» **Short exercise**:
Every line in the data below from the one containing "tube_volume = CENTRELINE_LENGTH" down to the one containing "SEAM_GAP = 0.04 * MM", both included, must be retyped exactly; no other line is to appear.

** START Raw data **

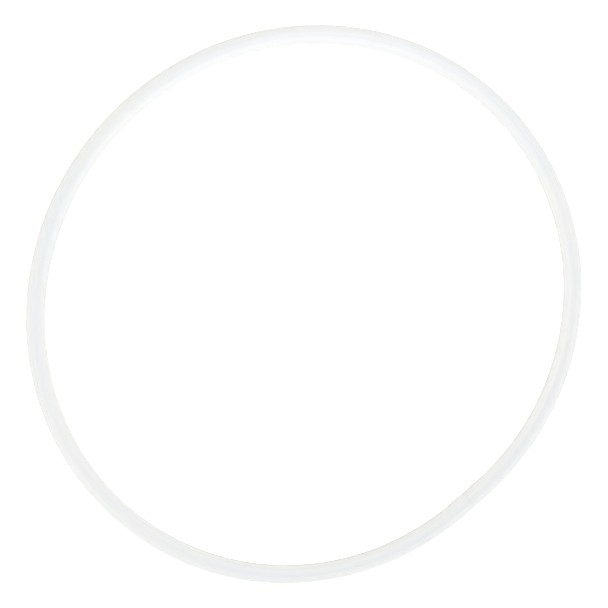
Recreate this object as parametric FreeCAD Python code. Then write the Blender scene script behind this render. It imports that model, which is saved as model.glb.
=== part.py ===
"""A rhythmic hoop: one plastic tube bent into a ring, its two ends joined over a plug and stapled.

The hoop lies flat. +Z is the ring's axis. The origin is the middle of the hoop's box at its
underside, so the lowest line of the tube is at Z = 0. The joint is at -Y and the crown at +Y.
The plug is straight, so its middle holds a short straight seat in the ring. The rest of the ring
is tangent arcs, which are tighter beside the seat and wider at the crown, so that the ring closes.
All lengths are in millimetres and all angles in degrees.
"""

import FreeCAD, Part
import math
import os

# Ring and tube
HOOP_DIAMETER = 600.0  # outer length round the hoop, divided by pi
TUBE_DIAMETER = 20.0
TUBE_WALL = 1.8
SEAT_LENGTH = 30.0  # straight stretch that the middle of the plug holds
ARC_TURN = 60.0  # each half of the ring is three arcs of this turn
SEAM_GAP = 0.1  # between the two tube ends
END_CHAMFER = 0.15  # on the outer edge of each tube end

# Plug
PLUG_LENGTH = 56.0
PLUG_TAPER = 0.5  # loss of radius from the land to each end, where the tube starts to bend
PLUG_LAND_LENGTH = 9.0  # plain middle under the seam, at the full bore diameter
BARBS_PER_HALF = 5
BARB_DEPTH = 0.9
BARB_ROOT_SHARE = 0.35  # share of each barb's pitch that is plain root, before the steep face
BARB_CREST_LENGTH = 0.5
PLUG_NOSE_LENGTH = 2.4
PLUG_NOSE_TAPER = 1.4
CORE_HOLE_DIAMETER = 8.0  # moulded hollow, one from each end of the plug
CORE_HOLE_DRAFT = 0.6  # how much the hollow's radius narrows towards its closed end
PLUG_WEB_LENGTH = 12.0  # solid middle between the two hollows

# Staples
STAPLE_CROWN = 11.0  # overall length of the crown, along the tube
STAPLE_LEG = 9.0  # from the crown's outer face to the tips
STAPLE_WIDTH = 1.2  # wire size across the tube
STAPLE_THICKNESS = 0.7  # wire size in the plane of the staple
STAPLE_BEND = 0.6  # outer radius where a leg meets the crown
STAPLE_TIP_LENGTH = 1.6
STAPLE_PROUD = 0.35  # how far the crown stands above the tube's surface
STAPLE_FROM_SEAM = 13.0  # from the seam to the middle of the crown
STAPLE_TURN = 30.0  # from the side that faces the ring's centre, towards the underside

TUBE_RADIUS = TUBE_DIAMETER / 2
BORE_RADIUS = TUBE_RADIUS - TUBE_WALL

# A ring of even radius would not close once part of it is straight. The missing length is made up
# by taking a step from the radius of the arcs beside the seat and adding it at the crown.
CENTRELINE_LENGTH = math.pi * (HOOP_DIAMETER - TUBE_DIAMETER)
SIDE_RADIUS = (CENTRELINE_LENGTH - SEAT_LENGTH) / (2 * math.pi)
RADIUS_STEP = SEAT_LENGTH / (4 * math.sin(math.radians(ARC_TURN)))
SHOULDER_RADIUS = SIDE_RADIUS - RADIUS_STEP
CROWN_RADIUS = SIDE_RADIUS + RADIUS_STEP
SEAT_Y = -SIDE_RADIUS  # the box's middle is halfway between the seat and the crown


def vec(x, y, z):
    return FreeCAD.Vector(x, y, z)


def disc(radius, position, normal):
    """A flat disc round a point of the centreline."""
    return Part.Face(Part.Wire(Part.makeCircle(radius, position, normal)))


def tube_section(position, direction):
    """The tube's annular section, square to the centreline."""
    bore = disc(BORE_RADIUS, position, direction)
    return disc(TUBE_RADIUS, position, direction).cut(bore).Faces[0]


def direction_at(heading):
    """The centreline's unit direction at a heading counted from +X towards +Y."""
    angle = math.radians(heading)
    return vec(math.cos(angle), math.sin(angle), 0)


def tube_arc(start, heading, radius, turn):
    """A bent stretch of tube that starts at a point and turns left, and where it ends."""
    centre = start + direction_at(heading + 90) * radius
    section = tube_section(start, direction_at(heading))
    end = centre + direction_at(heading + turn - 90) * radius
    return section.revolve(centre, vec(0, 0, 1), turn), end


def tube_end():
    """The straight stretch of tube on the +X side of the seam, with its chamfered end."""
    start = vec(SEAM_GAP / 2, SEAT_Y, TUBE_RADIUS)
    length = (SEAT_LENGTH - SEAM_GAP) / 2
    stretch = tube_section(start, vec(1, 0, 0)).extrude(vec(length, 0, 0))
    rims = [
        edge
        for edge in stretch.Edges
        if isinstance(edge.Curve, Part.Circle)
        and abs(edge.CenterOfMass.x - start.x) < END_CHAMFER
        and edge.Curve.Radius > BORE_RADIUS + END_CHAMFER
    ]
    return stretch.makeChamfer(END_CHAMFER, rims)


def mirrored(shape):
    """The same shape on the other side of the plane X = 0."""
    return shape.mirror(vec(0, 0, 0), vec(1, 0, 0))


def make_tube():
    """The hoop's tube: two straight ends, two shoulders, two sides and the crown, as one solid."""
    shoulder_start = vec(SEAT_LENGTH / 2, SEAT_Y, TUBE_RADIUS)
    shoulder, side_start = tube_arc(shoulder_start, 0, SHOULDER_RADIUS, ARC_TURN)
    side, crown_start = tube_arc(side_start, ARC_TURN, SIDE_RADIUS, ARC_TURN)
    crown, _ = tube_arc(crown_start, 2 * ARC_TURN, CROWN_RADIUS, 2 * ARC_TURN)
    half = [tube_end(), shoulder, side]
    tube = crown.fuse(half + [mirrored(stretch) for stretch in half]).removeSplitter()
    return tube.Solids[0]


def plug_outline():
    """Half of the plug's section, as (distance from the seam, radius) points."""
    half_length = PLUG_LENGTH / 2
    land_end = PLUG_LAND_LENGTH / 2
    barb_end = half_length - PLUG_NOSE_LENGTH
    pitch = (barb_end - land_end) / BARBS_PER_HALF
    outline = [(0, BORE_RADIUS), (land_end, BORE_RADIUS)]
    for barb in range(BARBS_PER_HALF):
        foot = land_end + barb * pitch
        crest = foot + BARB_ROOT_SHARE * pitch
        crest_radius = BORE_RADIUS - PLUG_TAPER * (crest - land_end) / (half_length - land_end)
        root_radius = crest_radius - BARB_DEPTH
        outline.append((foot, root_radius))
        outline.append((crest, root_radius))
        outline.append((crest, crest_radius))
        outline.append((crest + BARB_CREST_LENGTH, crest_radius))
    outline.append((barb_end, root_radius))
    outline.append((half_length, root_radius - PLUG_NOSE_TAPER))
    outline.append((half_length, CORE_HOLE_DIAMETER / 2))
    outline.append((PLUG_WEB_LENGTH / 2, CORE_HOLE_DIAMETER / 2 - CORE_HOLE_DRAFT))
    outline.append((PLUG_WEB_LENGTH / 2, 0))
    return outline


def make_plug():
    """The barbed plug, turned about the straight seat's centreline."""
    right = plug_outline()
    left = [(-x, radius) for x, radius in reversed(right[1:])]
    points = [vec(x, SEAT_Y + radius, TUBE_RADIUS) for x, radius in left + right]
    face = Part.Face(Part.makePolygon(points + points[:1]))
    return face.revolve(vec(0, SEAT_Y, TUBE_RADIUS), vec(1, 0, 0), 360)


def make_staple(middle_x):
    """A staple whose crown lies along the tube and whose legs point at the tube's centreline."""
    top = TUBE_RADIUS + STAPLE_PROUD
    tip = top - STAPLE_LEG
    outside = STAPLE_CROWN / 2
    inside = outside - STAPLE_THICKNESS
    right = [
        (outside, top),
        (outside, tip),
        (inside, tip + STAPLE_TIP_LENGTH),
        (inside, top - STAPLE_THICKNESS),
    ]
    left = [(-x, z) for x, z in reversed(right)]
    points = [vec(x, -STAPLE_WIDTH / 2, z) for x, z in right + left]
    face = Part.Face(Part.makePolygon(points + points[:1]))
    wire = face.extrude(vec(0, STAPLE_WIDTH, 0))
    shoulders = [
        edge
        for edge in wire.Edges
        if abs(edge.CenterOfMass.z - top) < STAPLE_PROUD / 2
        and abs(abs(edge.CenterOfMass.x) - outside) < STAPLE_THICKNESS / 2
    ]
    staple = wire.makeFillet(STAPLE_BEND, shoulders)
    staple.rotate(vec(0, 0, 0), vec(1, 0, 0), -90 - STAPLE_TURN)
    staple.translate(vec(middle_x, SEAT_Y, TUBE_RADIUS))
    return staple


def main():
    """Writes one STEP for each piece."""
    os.makedirs("parts", exist_ok=True)
    staples = [make_staple(side * STAPLE_FROM_SEAM) for side in (-1, 1)]
    pieces = {
        "hoop_tube": make_tube().cut(staples),
        "joint_plug": make_plug().cut(staples),
        "joint_staples": Part.makeCompound(staples),
    }
    for name, shape in pieces.items():
        shape.exportStep(f"parts/{name}.step")
        print(name, len(shape.Solids), "solids", round(shape.Volume), "mm3", shape.isValid())
    tube_volume = CENTRELINE_LENGTH * math.pi * (TUBE_RADIUS**2 - BORE_RADIUS**2)
    print("section times centreline:", round(tube_volume), "mm3")
    box = pieces["hoop_tube"].optimalBoundingBox()
    print("hoop over the outside:", round(box.XLength, 1), "by", round(box.YLength, 1), "mm")


main()
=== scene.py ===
import math

import bpy
from mathutils import Matrix, Vector, noise


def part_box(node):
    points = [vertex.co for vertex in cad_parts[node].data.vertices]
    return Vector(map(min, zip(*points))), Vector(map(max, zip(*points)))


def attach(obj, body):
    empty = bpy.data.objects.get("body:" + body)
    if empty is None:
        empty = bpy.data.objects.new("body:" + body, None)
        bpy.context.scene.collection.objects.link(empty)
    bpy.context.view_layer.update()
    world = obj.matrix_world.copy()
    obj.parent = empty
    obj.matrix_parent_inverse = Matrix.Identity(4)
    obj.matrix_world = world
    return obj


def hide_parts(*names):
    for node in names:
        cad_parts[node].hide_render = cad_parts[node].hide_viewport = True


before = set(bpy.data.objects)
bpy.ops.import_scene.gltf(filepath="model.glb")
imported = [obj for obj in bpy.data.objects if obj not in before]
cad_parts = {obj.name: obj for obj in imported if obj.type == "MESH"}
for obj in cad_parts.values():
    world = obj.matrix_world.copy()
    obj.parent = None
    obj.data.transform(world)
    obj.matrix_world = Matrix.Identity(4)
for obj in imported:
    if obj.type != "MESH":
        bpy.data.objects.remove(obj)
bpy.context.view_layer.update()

# ---------------------------------------------------------------- driving dimensions, in metres

MM = 0.001
HOOP_DIAMETER = 600 * MM  # outer length round the hoop, divided by pi
TUBE_RADIUS = 10 * MM
TUBE_WALL = 1.8 * MM
BORE_RADIUS = TUBE_RADIUS - TUBE_WALL
SEAT_LENGTH = 30 * MM  # straight stretch at the joint
SEAM_GAP = 0.04 * MM

PLUG_LENGTH = 56 * MM
PLUG_LAND_LENGTH = 9 * MM
PLUG_TAPER = 0.5 * MM
PLUG_NOSE_LENGTH = 2.4 * MM
PLUG_NOSE_TAPER = 1.4 * MM
PLUG_WEB_LENGTH = 12 * MM
BARBS_PER_HALF = 5
BARB_DEPTH = 0.9 * MM
BARB_ROOT_SHARE = 0.35
BARB_CREST_LENGTH = 0.5 * MM
CORE_HOLE_RADIUS = 4 * MM
CORE_HOLE_DRAFT = 0.6 * MM

STAPLE_CROWN = 11 * MM
STAPLE_LEG = 9 * MM
STAPLE_WIDTH = 1.2 * MM
STAPLE_THICKNESS = 0.7 * MM
STAPLE_BEND = 0.6 * MM
STAPLE_TIP_LENGTH = 1.6 * MM
STAPLE_PROUD = 0.35 * MM
STAPLE_FROM_SEAM = 13 * MM
STAPLE_TURN = math.radians(30)  # from the side that faces the ring's centre, towards the underside

# The centreline is a straight seat and tangent arcs of a sixth of a turn on each side. The arcs are
# tighter beside the seat and wider at the crown, which closes the ring.
ARC_TURN = math.radians(60)
CENTRELINE_LENGTH = math.pi * (HOOP_DIAMETER - 2 * TUBE_RADIUS)
SIDE_RADIUS = (CENTRELINE_LENGTH - SEAT_LENGTH) / math.tau
RADIUS_STEP = SEAT_LENGTH / (4 * math.sin(ARC_TURN))
STRETCHES = [
    (SEAT_LENGTH / 2, None),
    ((SIDE_RADIUS - RADIUS_STEP) * ARC_TURN, SIDE_RADIUS - RADIUS_STEP),
    (SIDE_RADIUS * ARC_TURN, SIDE_RADIUS),
    ((SIDE_RADIUS + RADIUS_STEP) * ARC_TURN, SIDE_RADIUS + RADIUS_STEP),
]

LOW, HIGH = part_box("hoop_tube")
CENTRE = Vector(((LOW.x + HIGH.x) / 2, 0, (LOW.z + HIGH.z) / 2))
SEAT_MIDDLE = CENTRE + Vector((0, -SIDE_RADIUS, 0))


# ---------------------------------------------------------------- the ring's centreline


def half_ring(distance):
    """Offset from the seat's middle and heading, at a distance along the +X half of the ring."""
    x, y, heading = 0.0, 0.0, 0.0
    for length, radius in STRETCHES:
        step = min(distance, length)
        if radius is None:
            x += step
        else:
            turned = heading + step / radius
            x += radius * (math.sin(turned) - math.sin(heading))
            y += radius * (math.cos(heading) - math.cos(turned))
            heading = turned
        distance -= step
        if distance <= 0:
            break
    return x, y, heading


def ring_at(distance):
    """Point and unit direction of the centreline, at a distance from the seam all the way round."""
    if distance <= CENTRELINE_LENGTH / 2:
        x, y, heading = half_ring(distance)
    else:
        x, y, heading = half_ring(CENTRELINE_LENGTH - distance)
        x, heading = -x, -heading
    return SEAT_MIDDLE + Vector((x, y, 0)), Vector((math.cos(heading), math.sin(heading), 0))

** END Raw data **

» **Task response**:
    tube_volume = CENTRELINE_LENGTH * math.pi * (TUBE_RADIUS**2 - BORE_RADIUS**2)
    print("section times centreline:", round(tube_volume), "mm3")
    box = pieces["hoop_tube"].optimalBoundingBox()
    print("hoop over the outside:", round(box.XLength, 1), "by", round(box.YLength, 1), "mm")


main()
=== scene.py ===
import math

import bpy
from mathutils import Matrix, Vector, noise


def part_box(node):
    points = [vertex.co for vertex in cad_parts[node].data.vertices]
    return Vector(map(min, zip(*points))), Vector(map(max, zip(*points)))


def attach(obj, body):
    empty = bpy.data.objects.get("body:" + body)
    if empty is None:
        empty = bpy.data.objects.new("body:" + body, None)
        bpy.context.scene.collection.objects.link(empty)
    bpy.context.view_layer.update()
    world = obj.matrix_world.copy()
    obj.parent = empty
    obj.matrix_parent_inverse = Matrix.Identity(4)
    obj.matrix_world = world
    return obj


def hide_parts(*names):
    for node in names:
        cad_parts[node].hide_render = cad_parts[node].hide_viewport = True


before = set(bpy.data.objects)
bpy.ops.import_scene.gltf(filepath="model.glb")
imported = [obj for obj in bpy.data.objects if obj not in before]
cad_parts = {obj.name: obj for obj in imported if obj.type == "MESH"}
for obj in cad_parts.values():
    world = obj.matrix_world.copy()
    obj.parent = None
    obj.data.transform(world)
    obj.matrix_world = Matrix.Identity(4)
for obj in imported:
    if obj.type != "MESH":
        bpy.data.objects.remove(obj)
bpy.context.view_layer.update()

# ---------------------------------------------------------------- driving dimensions, in metres

MM = 0.001
HOOP_DIAMETER = 600 * MM  # outer length round the hoop, divided by pi
TUBE_RADIUS = 10 * MM
TUBE_WALL = 1.8 * MM
BORE_RADIUS = TUBE_RADIUS - TUBE_WALL
SEAT_LENGTH = 30 * MM  # straight stretch at the joint
SEAM_GAP = 0.04 * MM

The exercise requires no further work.